4. Implementing Custom Error Handling
Modify the ZipVFS driver to return SQLITE_FULL instead of SQLITE_IOERR when the 40-bit offset limit is breached. This clarifies the error’s origin and allows applications to handle it programmatically (e.g., triggering cleanup routines or switching to a new database file). Some users have extended ZipVFS to include error codes like SQLITE_FULL_ZIPVFS_OFFSET to distinguish between storage exhaustion and file format limitations.

5. Long-Term Alternatives and Community Solutions
Until an official fix is released, consider transitioning to alternative VFS implementations or database systems that support larger files. For read-heavy workloads, SQLite’s built-in write-ahead logging (WAL) mode with a standard VFS may suffice if compression is not required. Alternatively, explore third-party extensions or forks of ZipVFS that address the 1TB limitation.
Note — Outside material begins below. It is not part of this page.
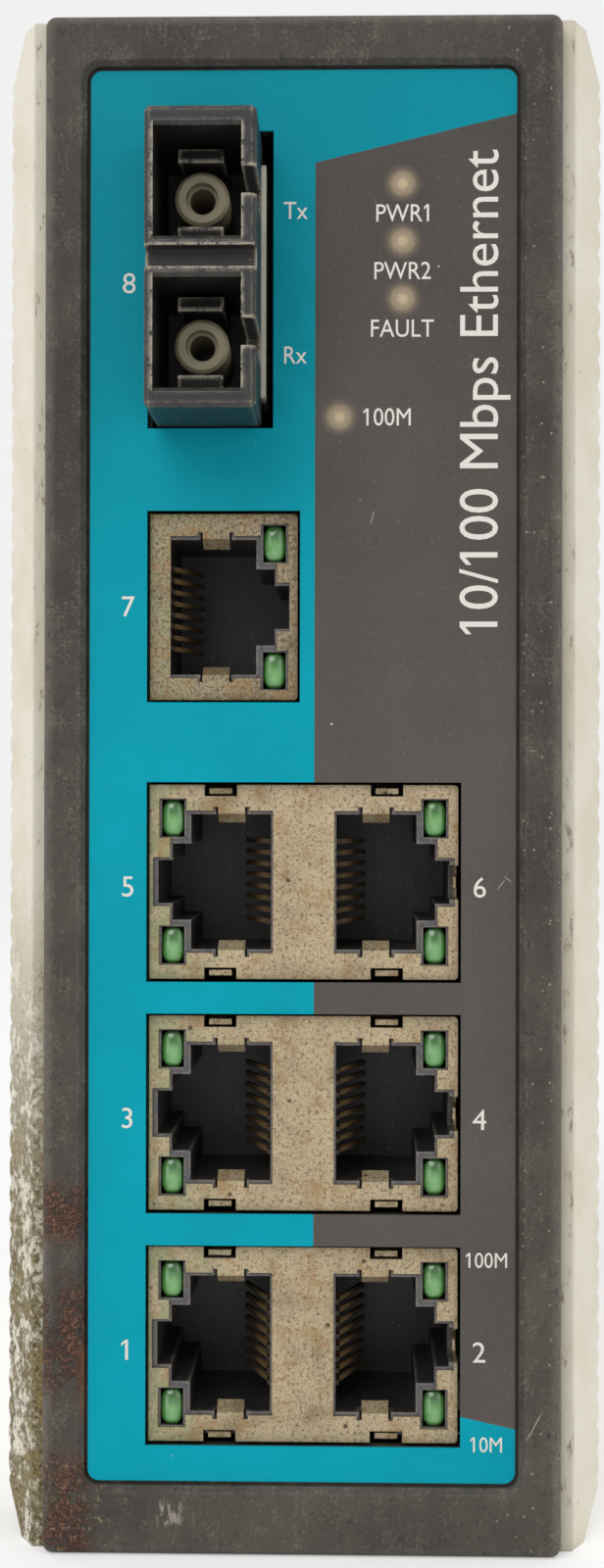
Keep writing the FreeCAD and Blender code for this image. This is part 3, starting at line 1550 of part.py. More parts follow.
def make_dip_levers():
    """The eight levers, all at the left end of their slots; each slides to the right."""
    for place in range(round(S.lever_count.value)):
        lever = Piece(f"dip_lever_{place + 1}")
        start = DIP_X - LEVER_SLOT / 2 + S.lever_gap
        middle = FIRST_LEVER + S.lever_pitch * place
        foot = lever.sketch("XY", at=DIP_TOP - S.lever_depth)
        half = S.lever_width / 2
        rectangle(foot, start, middle - half, start + S.lever_length, middle + half)
        lever.pad(foot, S.lever_depth + S.lever_rise)
        lever.fillet(both(along("Y"), at_level("Z", DIP_TOP + S.lever_rise)), S.lever_edge)
        lever.place()


# ---------------------------------------------------------------- earth screw and inner components


def make_earth_screw():
    """The earth screw in the top, over its washer."""
    washer = Piece("earth_washer")
    ring = washer.sketch("XY")
    circle(ring, 0, 0, S.earth_washer_radius)
    circle(ring, 0, 0, S.earth_radius + S.hole_gap)
    washer.pad(ring, S.earth_washer_thickness)
    washer.place(S.earth_x, EARTH_Y, S.case_height)
    screw = Piece("earth_screw")
    profile = screw.sketch("XZ")
    low = S.earth_washer_thickness
    outline(profile, [
        (0, low + S.earth_head_height), (S.earth_head_radius, low + S.earth_head_height),
        (S.earth_head_radius, low), (S.earth_radius, low), (S.earth_radius, low - S.earth_length),
        (0, low - S.earth_length),
    ])
    screw.revolve(profile)
    screw.chamfer(at_level("Z", low + S.earth_head_height), S.earth_head_edge)
    screw.place(S.earth_x, EARTH_Y, S.case_height)


def make_component(name, face, side, y, z, length, height, width):
    """A boxy component on a board: its length along the case, its height up, its width off the board."""
    part = Piece(name)
    base = part.sketch("YZ", at=face)
    rectangle(base, y, z, y + length, z + height)
    part.pad(base, width, toward=side)
    part.chamfer(along("X"), S.component_corner)
    return part.place()


def make_components():
    """What stands on the boards: switch chip, relay, voltage converter and capacitors."""
    chip_low = S.single_level - S.single_width
    make_component("switch_chip", MAIN_FACE, 1, S.main_board_screw_front + S.chip_inset, chip_low,
                   S.chip_side, S.chip_side, S.chip_height)
    relay_low = HEADER_LOW - S.relay_height - S.component_gap
    make_component("relay", POWER_FACE, -1, S.terminal_front + S.component_gap, relay_low,
                   S.relay_length, S.relay_height, S.relay_width)
    converter_low = relay_low - S.converter_width - S.component_gap
    make_component("voltage_converter", POWER_FACE, -1, S.terminal_front + S.component_gap,
                   converter_low, S.converter_length, S.converter_width, S.converter_height)
    cans = Piece("capacitors")
    base = cans.sketch("YZ", at=POWER_FACE)
    can_y = S.terminal_front + S.component_gap + S.capacitor_radius
    circle(base, can_y, converter_low - S.component_gap - S.capacitor_radius, S.capacitor_radius)
    cans.pad(base, S.capacitor_height, toward=-1)
    cans.repeat(None, "Y", S.capacitor_pitch, S.capacitor_count)
    cans.place()


# ---------------------------------------------------------------- build, check and write

make_front_frame()
make_front_label()
make_side_panel("left_side_panel", -1)
make_side_panel("right_side_panel", 1)
make_chassis()
make_side_screws("left_side_screws", -1)
make_side_screws("right_side_screws", 1)
make_frame_screws()
make_din_plate()
make_din_spring()
make_din_screws()
make_board("main_board", MAIN_BOARD, S.board_front, TRANSCEIVER_PINS)
make_board("power_board", POWER_BOARD, S.power_board_front, [])
make_board_spacers()
make_board_screws()
make_board_link()
make_ports()
make_fibre_housing()
make_fibre_sleeves()
make_transceiver_body()
make_transceiver_pins()
make_fibre_strip()
make_indicators()
make_terminal_header()
make_header_pins()
make_terminal_plug()
make_terminal_clamps()
make_terminal_screws()
make_dip_body()
make_dip_levers()
make_earth_screw()
make_components()
doc.recompute()


def check_document():
    """Stops if anything failed, or a cut took nothing away, before any file is written."""
    for item in doc.Objects:
        if "Invalid" in item.State or "Error" in item.State:
            raise RuntimeError(f"{item.Name} did not compute: {item.State}")
        if item.TypeId == "PartDesign::Pocket" and item.BaseFeature:
            if item.Shape.Volume > item.BaseFeature.Shape.Volume - 1e-6:
                raise RuntimeError(f"{item.Name} cut nothing")
    for piece in Piece.made:
        shape = piece.body.Shape
        if shape.isNull() or not shape.isValid() or shape.Volume <= 0:
            raise RuntimeError(f"{piece.body.Label} has no valid solid")


check_document()
os.makedirs("parts", exist_ok=True)
for piece in Piece.made:
    piece.body.Shape.exportStep(f"parts/{piece.body.Label}.step")
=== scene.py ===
import math

import bmesh
import bpy
from bpy.props import FloatProperty, FloatVectorProperty, PointerProperty, StringProperty
from mathutils import Matrix, Vector


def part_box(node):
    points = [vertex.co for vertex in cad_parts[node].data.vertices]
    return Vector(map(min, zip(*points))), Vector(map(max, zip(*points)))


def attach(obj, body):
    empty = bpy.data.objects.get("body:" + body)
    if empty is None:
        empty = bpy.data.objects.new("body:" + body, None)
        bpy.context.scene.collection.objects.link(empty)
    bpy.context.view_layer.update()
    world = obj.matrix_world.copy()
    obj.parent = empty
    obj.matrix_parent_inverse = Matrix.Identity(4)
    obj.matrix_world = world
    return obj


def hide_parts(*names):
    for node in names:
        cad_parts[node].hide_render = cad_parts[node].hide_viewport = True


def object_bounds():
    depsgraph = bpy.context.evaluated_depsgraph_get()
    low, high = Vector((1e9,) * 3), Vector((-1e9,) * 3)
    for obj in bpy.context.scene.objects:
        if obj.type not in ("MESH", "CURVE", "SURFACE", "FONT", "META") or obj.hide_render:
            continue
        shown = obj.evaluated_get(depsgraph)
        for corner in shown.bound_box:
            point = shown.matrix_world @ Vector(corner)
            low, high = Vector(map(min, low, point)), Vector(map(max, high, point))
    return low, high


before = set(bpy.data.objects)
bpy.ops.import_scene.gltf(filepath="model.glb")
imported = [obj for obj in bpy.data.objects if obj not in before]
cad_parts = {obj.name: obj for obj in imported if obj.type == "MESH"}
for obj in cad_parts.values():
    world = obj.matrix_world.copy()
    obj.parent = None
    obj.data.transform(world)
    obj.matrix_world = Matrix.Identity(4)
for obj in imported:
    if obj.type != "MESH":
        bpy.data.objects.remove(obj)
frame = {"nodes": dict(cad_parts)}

# Finishes, lettering, lenses, screws and stage for an eight-port ethernet switch on a 35 mm rail.
# The CAD model gives every shape and place; what is made here sits on it or stands for one of
# its nodes. Settings are in millimetres or in Blender's own units, and meshes are in metres.

bl_info = {
    "name": "Rail ethernet switch",
    "version": (1, 0, 0),
    "blender": (4, 5, 0),
    "location": "3D View > Sidebar > Rail switch",
    "description": "Finishes, lettering, lenses, screws and stage for a rail ethernet switch",
    "category": "Object",
}

CAD_BOX = [list(corner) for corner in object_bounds()]
MM = 0.001
JACKS = ("jack_12", "jack_34", "jack_56", "jack_7")
FACING_FRONT = Matrix.Rotation(math.radians(90), 4, "X")
LABEL_LOW, LABEL_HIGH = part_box("front_label")
LABEL_MIDDLE = (LABEL_LOW.x + LABEL_HIGH.x) / 2


def paint(red, green, blue):
    """A colour as the eye sees it, from 0 to 255, in the linear numbers of a shader."""
    levels = [level / 255 for level in (red, green, blue)]
    return tuple(
        level / 12.92 if level <= 0.04045 else ((level + 0.055) / 1.055) ** 2.4
        for level in levels
    )


def shade(tone, share):
    """That share of a tone's light."""
    return [level * share for level in tone]


# ---- settings


def colour(name, description, default):
    return FloatVectorProperty(
        name=name, description=description, default=default, subtype="COLOR", size=3, min=0, max=1
    )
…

Engage with the SQLite community to advocate for a file format revision, emphasizing the need for 64-bit offsets in the page-map.

6. Corruption Recovery and Data Integrity Checks
If a database has already encountered errors due to size limitations, use SQLite’s PRAGMA integrity_check; and PRAGMA quick_check; to identify inconsistencies. Export salvageable data using .dump or the sqlite3 command-line tool, then reimport it into a fresh database configured with preventive measures (e.g., partitioned schemas). Regularly back up databases nearing the 1TB threshold to avoid irreversible data loss.

By combining these strategies, users can navigate the current limitations of ZipVFS while awaiting upstream improvements. The key is to balance immediate operational needs with long-term architectural adjustments, ensuring scalability without compromising data integrity.